|Celebrating Jenson’s first F1 race win in Hungary, 2006|
Anyone with school age children will have encountered the Pushy Sports Parent species. Prowling with intent on the edge of (or, if undetected, actually inside) the touchline and ferociously yelling at some poor half-frozen child on the pitch to “MAKE. THE. BALL. YOURS”. I *may* be recalling a rugby tournament a few weeks ago where I was stood alongside such a person (who I didn’t know) for a number of games and it was excruciatingly awful. I actually felt under pressure to say something to my own child which turned out to be the exact opposite of what the coach said 5 seconds later. Clearly not cut out to be a pushy rugby mum or indeed watch rugby. Gutted much.
Pushy parents have long inhabited the world of sport (see Pushy Tennis Dad, a phenomenon that goes back to the distant inter-war days of Suzanne Lenglen). But the world does seem to have increasing numbers of pushy sports parents. Probably because (1) there are more pushy parents generally, (2) there is so much money in sport these days especially if you can develop a ‘brand’ image and (3) we have moved more into a ‘winning is everything’ mentality and away from the values of good sportmanship.
So it is quite something when the death of a F1 driver’s father generates the outpouring of genuine love and affection that happened this week when John Button, Jenson Button’s dad, suddenly passed away. In many respects the sacrifices that families of budding F1 drivers have to make are way greater than in nurturing talented children in other sports. Not too surprising when you do the maths of funding a racing car compared to buying a football or tennis racquet.
|John Button competing in rallycross|
John was right there from the start in Jenson’s career, when aged 8 he drove to victory in his very first race. On one occasion, John had to borrow money to buy fuel so they could make it back home from a race in Scotland.

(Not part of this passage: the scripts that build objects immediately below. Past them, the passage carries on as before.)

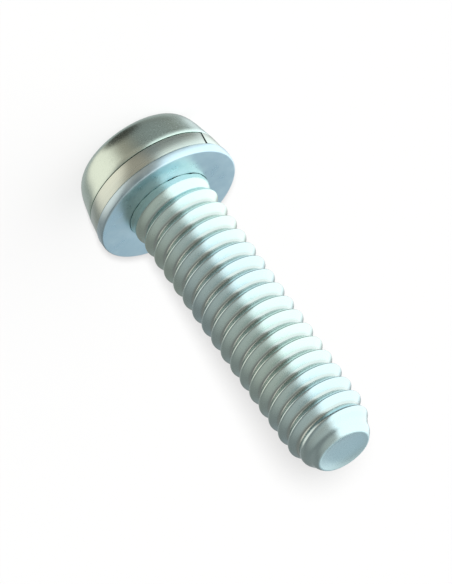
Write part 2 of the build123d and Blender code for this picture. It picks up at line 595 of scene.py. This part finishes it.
# The bright side is a window that fills the -X side down to well below the screw.
axes = add(tree, "SeparateXYZ", {"Vector": toward})
lean = add(tree, "Math", {0: axes.outputs["Z"], 1: 0.136}, operation="MULTIPLY")
lean = add(tree, "Math", {0: lean.outputs["Value"], 1: axes.outputs["X"]}, operation="SUBTRACT")
in_window = add(
    tree, "MapRange", {"Value": lean.outputs["Value"], "From Min": 0.15, "From Max": 0.47},
    interpolation_type="SMOOTHSTEP",
)
over_sill = add(
    tree, "MapRange", {"Value": axes.outputs["Z"], "From Min": -0.65, "From Max": -0.51},
    interpolation_type="SMOOTHSTEP",
)
bright = add(
    tree, "Math", {0: in_window.outputs["Result"], 1: over_sill.outputs["Result"]},
    operation="MULTIPLY",
)
wall = add(
    tree, "Mix", {"Factor": bright.outputs["Value"], "A": wall, "B": (1.5, 1.5, 1.5, 1)},
    data_type="RGBA",
).outputs["Result"]
seen = add(tree, "LightPath")
clear = add(
    tree, "Math", {0: seen.outputs["Is Camera Ray"], 1: seen.outputs["Is Transmission Ray"]},
    operation="MAXIMUM",
)
around = add(tree, "Background", {"Color": wall, "Strength": 1.0})
white = add(tree, "Background", {"Color": (1, 1, 1, 1), "Strength": 1.0})
mixed = add(
    tree, "MixShader",
    {0: clear.outputs["Value"], 1: around.outputs["Background"], 2: white.outputs["Background"]},
)
add(tree, "OutputWorld", {"Surface": mixed.outputs["Shader"]})

# Camera
# A long lens from 26.7 degrees above the floor, rolled so that the point of the screw
# comes down to the right.

px = 1 / 14.4 * MM              # size of one picture element at the screw
turn = radians(35.3)
right = cos(turn) * across_dir + sin(turn) * along_dir
up = sin(turn) * across_dir - cos(turn) * along_dir
camera_data = bpy.data.cameras.new("camera")
camera_data.lens = 1000
camera_data.sensor_width = 36
camera_data.clip_start = 0.01
camera_data.clip_end = 10
distance = 584 * px / (36 / 1000)
head_px = Vector((133.1, 153.5))
look_at = right * (452 / 2 - head_px.x) * px - up * (584 / 2 - head_px.y) * px
camera = bpy.data.objects.new("camera", camera_data)
bpy.context.scene.collection.objects.link(camera)
camera.matrix_world = Matrix.Translation(look_at + toward_camera * distance) @ Matrix(
    (right, up, toward_camera)
).transposed().to_4x4()
bpy.context.scene.camera = camera
bpy.context.scene.view_settings.view_transform = "Standard"
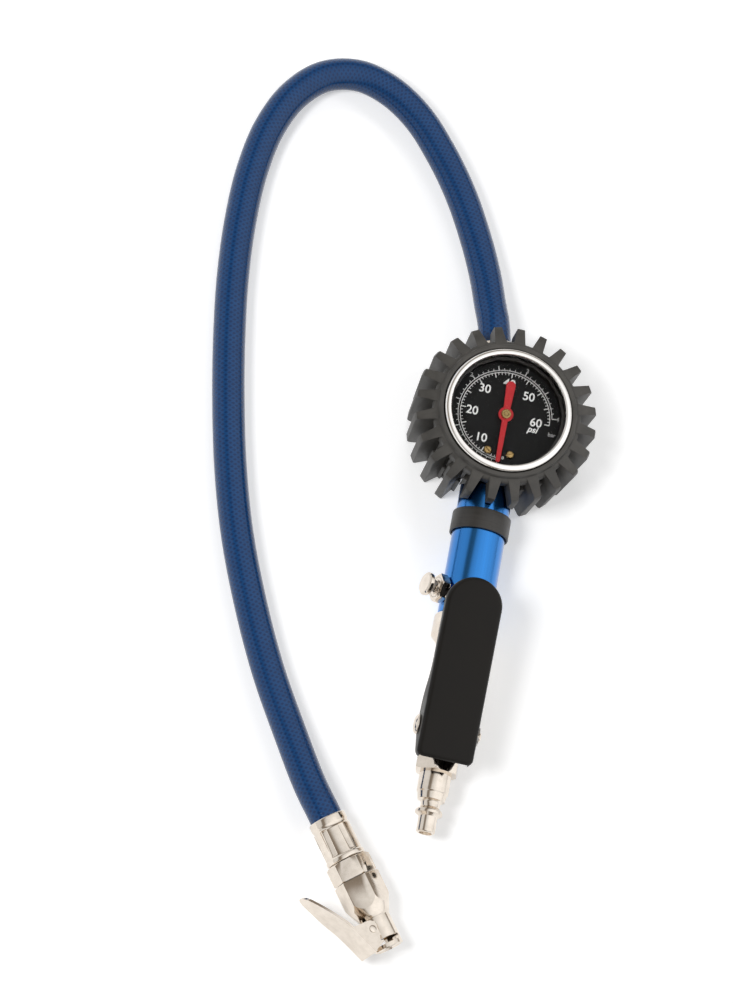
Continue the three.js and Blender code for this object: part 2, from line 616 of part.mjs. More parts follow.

In his younger days he competed in rallycross before devoting himself to funding and supporting his son’s rapid ascent through the lower formulae.He has been a permanent fixture in the F1 paddock since Jenson’s debut in 2000. He managed that rare feat of supporting his son absolutely and passionately but didn’t ever get in the way of the mechanics working tirelessly behind the scenes. All teams and drivers loved John Button (or Papa Smurf as he was known to the paddock) and it is hard to imagine the utter devastation that Jenson and his sisters will be feeling.In a sport full of big personalities, John’s charisma and joie de vivre really stood out. Even in Jenson’s toughest times (driving the dog that was the Honda) he was relentlessly upbeat and would always manage to give a big smile and thumbs up to the camera even during the hardest of races. With such unwavering belief in his son, it is perhaps not all that surprising Jenson did eventually win a F1 world title. And was there a happier or prouder man in the world that day than John Button? As a fan, you genuinely felt as elated for him as you did for Jenson and you suspect that was the greatest moment of his life.
|Celebrating winning the F1 World Championship|
Come the opening race of the season in Melbourne, I like to think that somewhere John Button will be watching proceedings in his lucky pink shirt wildly cheering on the driver in car no.22.